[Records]
────────
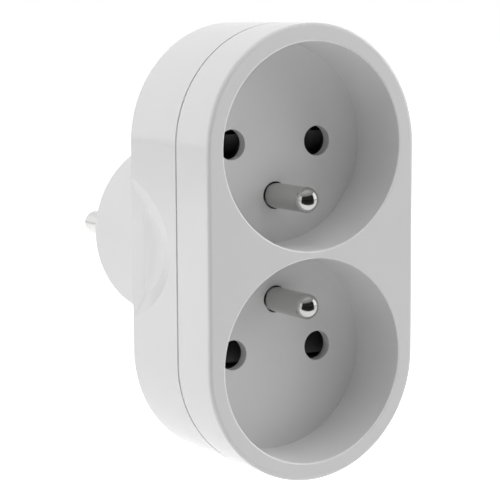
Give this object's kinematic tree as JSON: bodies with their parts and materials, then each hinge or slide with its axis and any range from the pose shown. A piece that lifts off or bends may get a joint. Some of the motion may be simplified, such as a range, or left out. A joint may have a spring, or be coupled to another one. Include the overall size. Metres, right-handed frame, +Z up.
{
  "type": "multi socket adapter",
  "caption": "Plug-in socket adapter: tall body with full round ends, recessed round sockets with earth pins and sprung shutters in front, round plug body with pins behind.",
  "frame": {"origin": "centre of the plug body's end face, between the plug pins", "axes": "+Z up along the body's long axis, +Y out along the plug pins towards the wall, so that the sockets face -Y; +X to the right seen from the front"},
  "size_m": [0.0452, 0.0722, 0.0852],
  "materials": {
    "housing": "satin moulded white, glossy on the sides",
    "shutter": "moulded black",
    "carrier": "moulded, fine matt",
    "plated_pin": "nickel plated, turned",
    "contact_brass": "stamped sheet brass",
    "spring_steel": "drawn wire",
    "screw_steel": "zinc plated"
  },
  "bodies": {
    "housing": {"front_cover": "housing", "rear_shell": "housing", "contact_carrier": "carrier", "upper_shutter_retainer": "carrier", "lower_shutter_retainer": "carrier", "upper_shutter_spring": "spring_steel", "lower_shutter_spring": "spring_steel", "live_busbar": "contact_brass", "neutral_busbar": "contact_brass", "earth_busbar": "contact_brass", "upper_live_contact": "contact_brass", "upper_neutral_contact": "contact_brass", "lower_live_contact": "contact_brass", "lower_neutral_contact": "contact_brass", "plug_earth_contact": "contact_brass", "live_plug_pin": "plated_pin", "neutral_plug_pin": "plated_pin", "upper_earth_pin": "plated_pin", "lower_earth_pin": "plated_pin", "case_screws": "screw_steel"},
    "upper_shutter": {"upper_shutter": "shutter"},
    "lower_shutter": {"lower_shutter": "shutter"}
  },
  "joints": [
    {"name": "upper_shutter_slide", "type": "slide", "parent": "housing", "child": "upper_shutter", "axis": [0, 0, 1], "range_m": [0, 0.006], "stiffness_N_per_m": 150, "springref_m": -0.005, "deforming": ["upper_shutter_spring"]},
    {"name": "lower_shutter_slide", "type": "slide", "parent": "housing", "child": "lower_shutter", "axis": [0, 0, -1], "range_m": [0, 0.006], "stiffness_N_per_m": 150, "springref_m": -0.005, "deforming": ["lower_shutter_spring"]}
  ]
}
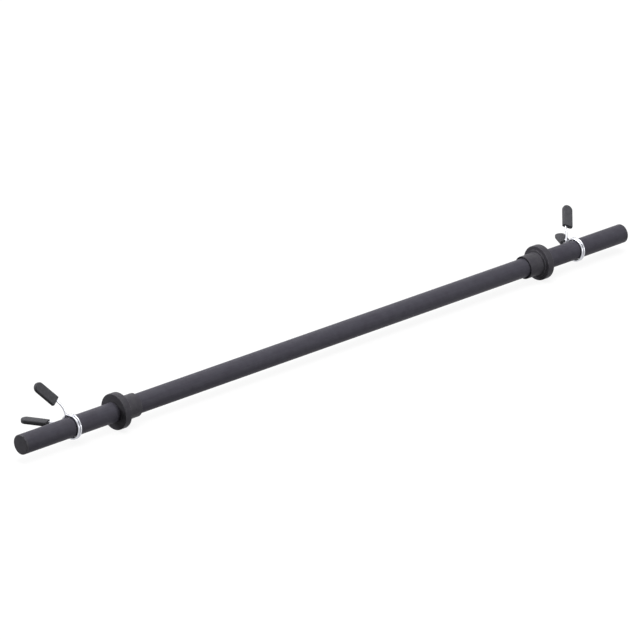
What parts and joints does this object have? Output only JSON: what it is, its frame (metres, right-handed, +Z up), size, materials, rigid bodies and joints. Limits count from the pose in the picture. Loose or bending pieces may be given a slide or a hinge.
────────
WHAT YOU WILL DO: Repeat the data above, word for word.

SOLUTION:
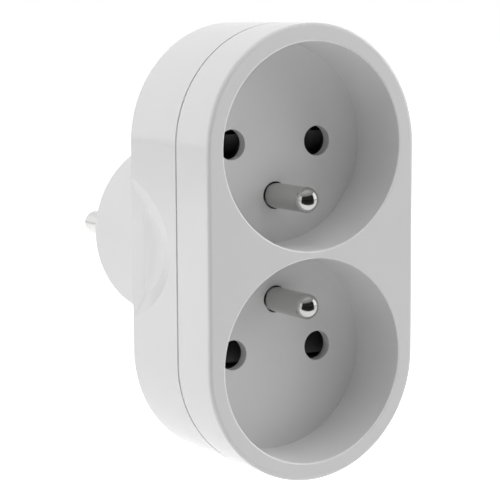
Give this object's kinematic tree as JSON: bodies with their parts and materials, then each hinge or slide with its axis and any range from the pose shown. A piece that lifts off or bends may get a joint. Some of the motion may be simplified, such as a range, or left out. A joint may have a spring, or be coupled to another one. Include the overall size. Metres, right-handed frame, +Z up.
{
  "type": "multi socket adapter",
  "caption": "Plug-in socket adapter: tall body with full round ends, recessed round sockets with earth pins and sprung shutters in front, round plug body with pins behind.",
  "frame": {"origin": "centre of the plug body's end face, between the plug pins", "axes": "+Z up along the body's long axis, +Y out along the plug pins towards the wall, so that the sockets face -Y; +X to the right seen from the front"},
  "size_m": [0.0452, 0.0722, 0.0852],
  "materials": {
    "housing": "satin moulded white, glossy on the sides",
    "shutter": "moulded black",
    "carrier": "moulded, fine matt",
    "plated_pin": "nickel plated, turned",
    "contact_brass": "stamped sheet brass",
    "spring_steel": "drawn wire",
    "screw_steel": "zinc plated"
  },
  "bodies": {
    "housing": {"front_cover": "housing", "rear_shell": "housing", "contact_carrier": "carrier", "upper_shutter_retainer": "carrier", "lower_shutter_retainer": "carrier", "upper_shutter_spring": "spring_steel", "lower_shutter_spring": "spring_steel", "live_busbar": "contact_brass", "neutral_busbar": "contact_brass", "earth_busbar": "contact_brass", "upper_live_contact": "contact_brass", "upper_neutral_contact": "contact_brass", "lower_live_contact": "contact_brass", "lower_neutral_contact": "contact_brass", "plug_earth_contact": "contact_brass", "live_plug_pin": "plated_pin", "neutral_plug_pin": "plated_pin", "upper_earth_pin": "plated_pin", "lower_earth_pin": "plated_pin", "case_screws": "screw_steel"},
    "upper_shutter": {"upper_shutter": "shutter"},
    "lower_shutter": {"lower_shutter": "shutter"}
  },
  "joints": [
    {"name": "upper_shutter_slide", "type": "slide", "parent": "housing", "child": "upper_shutter", "axis": [0, 0, 1], "range_m": [0, 0.006], "stiffness_N_per_m": 150, "springref_m": -0.005, "deforming": ["upper_shutter_spring"]},
    {"name": "lower_shutter_slide", "type": "slide", "parent": "housing", "child": "lower_shutter", "axis": [0, 0, -1], "range_m": [0, 0.006], "stiffness_N_per_m": 150, "springref_m": -0.005, "deforming": ["lower_shutter_spring"]}
  ]
}
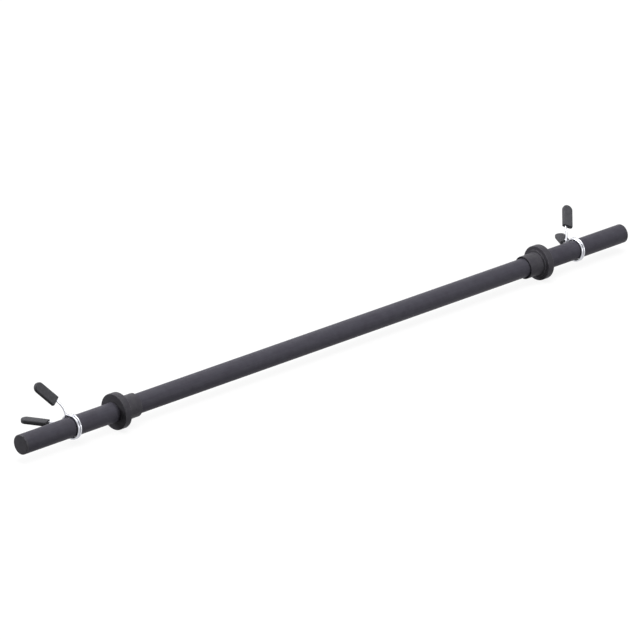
What parts and joints does this object have? Output only JSON: what it is, its frame (metres, right-handed, +Z up), size, materials, rigid bodies and joints. Limits count from the pose in the picture. Loose or bending pieces may be given a slide or a hinge.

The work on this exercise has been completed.